There was some consensus between witnesses on striking one particular word in the Public Access to Body-Worn Camera Video Amendment of 2015: “assault.” The bill defines assault as an “unwarranted invasion into personal privacy” and thus any video of an assault would be ineligible to be released to the public. Witnesses argued that provision might prevent footage of situations such as police brutality from being made public.

“The inclusion of the word ‘assault’ clearly renders the exemption vastly overbroad and it would seemingly bar release of BWC footage in virtually every controversial case involving police use of force,” said James McLaughlin, deputy general counsel for the Washington Post.

Chair of the Judiciary Committee, Councilmember Kenyan McDuffie (D-Ward 5), shared McLaughlin’s view. “The proposal includes exemptions to FOIA for all assaults, which I find problematic,” McDuffie said.

Deputy Mayor for Public Safety Kevin Donahue hopes the proposal will go through and serve as a model for other jurisdictions implementing police body camera programs.

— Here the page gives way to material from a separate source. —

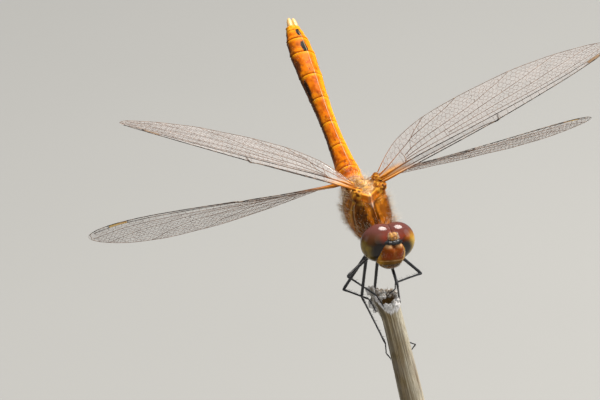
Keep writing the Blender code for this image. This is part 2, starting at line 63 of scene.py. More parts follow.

“We believe our proposal strikes a proper balance between broad public access and protecting basic privacy rights,” Donahue testified as he sat alongside MPD Chief Cathy Lanier.

If passed, a package of bills before the D.C. Council will expand an existing pilot program that was started last June and bring 2,800 body cameras to officers within 2016. Since June, MPD has used 400 body cameras in the Fifth and Seventh Police Districts, which encompass large portions of Northeast and Southeast D.C. In late September, the city announced it received a $1 million grant from the Obama administration to expand the program.

Councilmembers heard testimony from over twenty witnesses, including members of the general public. Public witness Katie Bell argued that the body cameras should never be turned off.

“It would only take one incident where a citizen is assaulted...and then suddenly there is no video to completely destroy all of the trust that this program is hopefully going to increase between the community and the police,” Bell said.